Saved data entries
* * *
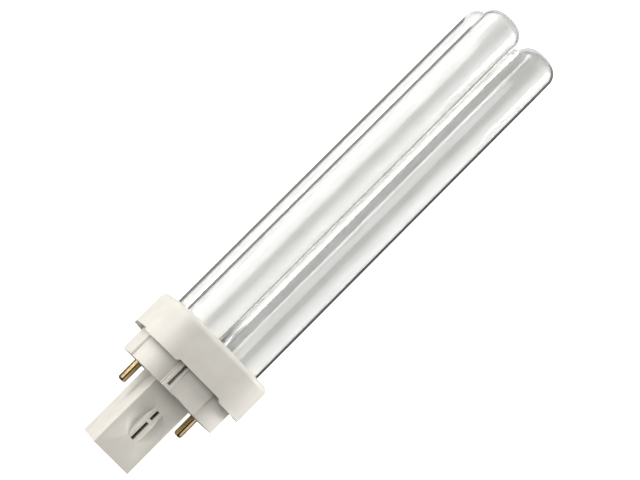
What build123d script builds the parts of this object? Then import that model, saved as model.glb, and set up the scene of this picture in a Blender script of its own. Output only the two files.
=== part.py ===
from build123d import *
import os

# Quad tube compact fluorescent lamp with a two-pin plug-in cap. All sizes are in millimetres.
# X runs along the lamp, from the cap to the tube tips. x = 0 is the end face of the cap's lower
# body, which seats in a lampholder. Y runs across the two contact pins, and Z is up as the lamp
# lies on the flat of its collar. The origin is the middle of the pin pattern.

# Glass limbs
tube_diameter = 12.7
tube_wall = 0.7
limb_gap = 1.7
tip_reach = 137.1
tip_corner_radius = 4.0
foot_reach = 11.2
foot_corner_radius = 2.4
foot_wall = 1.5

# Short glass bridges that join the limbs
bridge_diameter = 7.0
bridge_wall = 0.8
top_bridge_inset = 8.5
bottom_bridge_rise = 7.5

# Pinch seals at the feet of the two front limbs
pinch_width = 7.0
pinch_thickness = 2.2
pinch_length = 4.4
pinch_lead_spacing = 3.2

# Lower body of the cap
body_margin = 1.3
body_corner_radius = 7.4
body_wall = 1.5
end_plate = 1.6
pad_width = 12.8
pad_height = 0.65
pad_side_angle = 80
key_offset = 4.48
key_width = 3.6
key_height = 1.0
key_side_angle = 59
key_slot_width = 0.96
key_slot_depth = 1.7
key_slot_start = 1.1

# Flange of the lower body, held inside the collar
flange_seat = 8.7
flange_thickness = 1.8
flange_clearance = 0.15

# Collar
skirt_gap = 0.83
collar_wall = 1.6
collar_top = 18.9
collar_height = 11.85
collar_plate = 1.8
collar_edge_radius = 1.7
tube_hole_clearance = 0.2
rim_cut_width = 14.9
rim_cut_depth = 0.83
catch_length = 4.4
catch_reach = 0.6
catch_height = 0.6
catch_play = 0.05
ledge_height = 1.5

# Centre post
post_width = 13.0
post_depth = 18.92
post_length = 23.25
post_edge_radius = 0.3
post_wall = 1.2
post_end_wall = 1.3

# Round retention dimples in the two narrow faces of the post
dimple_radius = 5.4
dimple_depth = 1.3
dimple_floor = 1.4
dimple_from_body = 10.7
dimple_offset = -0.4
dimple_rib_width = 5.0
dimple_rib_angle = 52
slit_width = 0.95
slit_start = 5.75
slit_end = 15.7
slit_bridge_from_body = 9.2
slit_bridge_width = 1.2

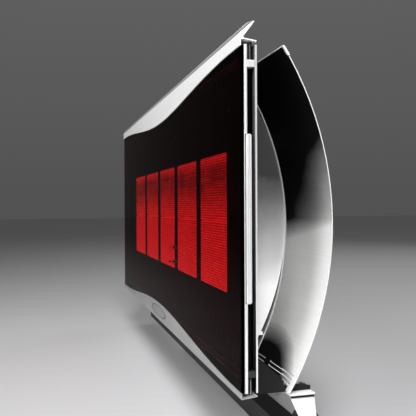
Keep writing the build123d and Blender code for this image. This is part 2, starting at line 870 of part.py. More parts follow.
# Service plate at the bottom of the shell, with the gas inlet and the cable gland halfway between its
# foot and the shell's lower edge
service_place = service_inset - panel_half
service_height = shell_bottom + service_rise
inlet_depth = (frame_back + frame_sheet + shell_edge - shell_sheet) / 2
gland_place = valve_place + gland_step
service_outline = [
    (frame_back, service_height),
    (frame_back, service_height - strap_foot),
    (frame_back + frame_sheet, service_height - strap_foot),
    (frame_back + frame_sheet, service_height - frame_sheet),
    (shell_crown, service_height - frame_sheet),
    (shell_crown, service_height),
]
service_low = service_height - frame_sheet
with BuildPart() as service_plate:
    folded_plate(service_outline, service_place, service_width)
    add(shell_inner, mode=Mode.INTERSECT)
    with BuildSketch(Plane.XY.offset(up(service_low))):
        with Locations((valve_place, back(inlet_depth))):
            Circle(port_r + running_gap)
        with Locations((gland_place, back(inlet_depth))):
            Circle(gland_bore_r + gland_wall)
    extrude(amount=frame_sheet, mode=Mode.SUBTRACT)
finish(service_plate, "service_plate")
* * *
Short exercise :: Please set down all the data word for word.

Problem solution ::
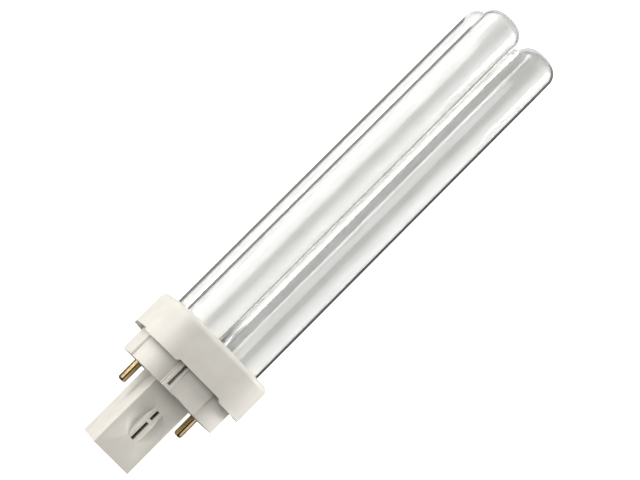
What build123d script builds the parts of this object? Then import that model, saved as model.glb, and set up the scene of this picture in a Blender script of its own. Output only the two files.
=== part.py ===
from build123d import *
import os

# Quad tube compact fluorescent lamp with a two-pin plug-in cap. All sizes are in millimetres.
# X runs along the lamp, from the cap to the tube tips. x = 0 is the end face of the cap's lower
# body, which seats in a lampholder. Y runs across the two contact pins, and Z is up as the lamp
# lies on the flat of its collar. The origin is the middle of the pin pattern.

# Glass limbs
tube_diameter = 12.7
tube_wall = 0.7
limb_gap = 1.7
tip_reach = 137.1
tip_corner_radius = 4.0
foot_reach = 11.2
foot_corner_radius = 2.4
foot_wall = 1.5

# Short glass bridges that join the limbs
bridge_diameter = 7.0
bridge_wall = 0.8
top_bridge_inset = 8.5
bottom_bridge_rise = 7.5

# Pinch seals at the feet of the two front limbs
pinch_width = 7.0
pinch_thickness = 2.2
pinch_length = 4.4
pinch_lead_spacing = 3.2

# Lower body of the cap
body_margin = 1.3
body_corner_radius = 7.4
body_wall = 1.5
end_plate = 1.6
pad_width = 12.8
pad_height = 0.65
pad_side_angle = 80
key_offset = 4.48
key_width = 3.6
key_height = 1.0
key_side_angle = 59
key_slot_width = 0.96
key_slot_depth = 1.7
key_slot_start = 1.1

# Flange of the lower body, held inside the collar
flange_seat = 8.7
flange_thickness = 1.8
flange_clearance = 0.15

# Collar
skirt_gap = 0.83
collar_wall = 1.6
collar_top = 18.9
collar_height = 11.85
collar_plate = 1.8
collar_edge_radius = 1.7
tube_hole_clearance = 0.2
rim_cut_width = 14.9
rim_cut_depth = 0.83
catch_length = 4.4
catch_reach = 0.6
catch_height = 0.6
catch_play = 0.05
ledge_height = 1.5

# Centre post
post_width = 13.0
post_depth = 18.92
post_length = 23.25
post_edge_radius = 0.3
post_wall = 1.2
post_end_wall = 1.3

# Round retention dimples in the two narrow faces of the post
dimple_radius = 5.4
dimple_depth = 1.3
dimple_floor = 1.4
dimple_from_body = 10.7
dimple_offset = -0.4
dimple_rib_width = 5.0
dimple_rib_angle = 52
slit_width = 0.95
slit_start = 5.75
slit_end = 15.7
slit_bridge_from_body = 9.2
slit_bridge_width = 1.2

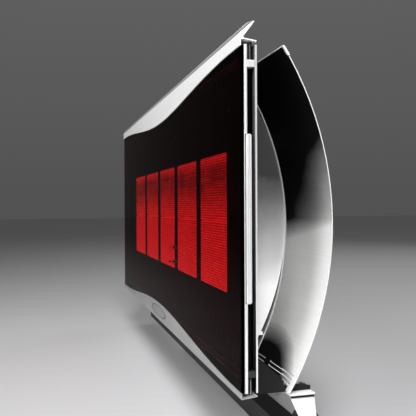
Keep writing the build123d and Blender code for this image. This is part 2, starting at line 870 of part.py. More parts follow.
# Service plate at the bottom of the shell, with the gas inlet and the cable gland halfway between its
# foot and the shell's lower edge
service_place = service_inset - panel_half
service_height = shell_bottom + service_rise
inlet_depth = (frame_back + frame_sheet + shell_edge - shell_sheet) / 2
gland_place = valve_place + gland_step
service_outline = [
    (frame_back, service_height),
    (frame_back, service_height - strap_foot),
    (frame_back + frame_sheet, service_height - strap_foot),
    (frame_back + frame_sheet, service_height - frame_sheet),
    (shell_crown, service_height - frame_sheet),
    (shell_crown, service_height),
]
service_low = service_height - frame_sheet
with BuildPart() as service_plate:
    folded_plate(service_outline, service_place, service_width)
    add(shell_inner, mode=Mode.INTERSECT)
    with BuildSketch(Plane.XY.offset(up(service_low))):
        with Locations((valve_place, back(inlet_depth))):
            Circle(port_r + running_gap)
        with Locations((gland_place, back(inlet_depth))):
            Circle(gland_bore_r + gland_wall)
    extrude(amount=frame_sheet, mode=Mode.SUBTRACT)
finish(service_plate, "service_plate")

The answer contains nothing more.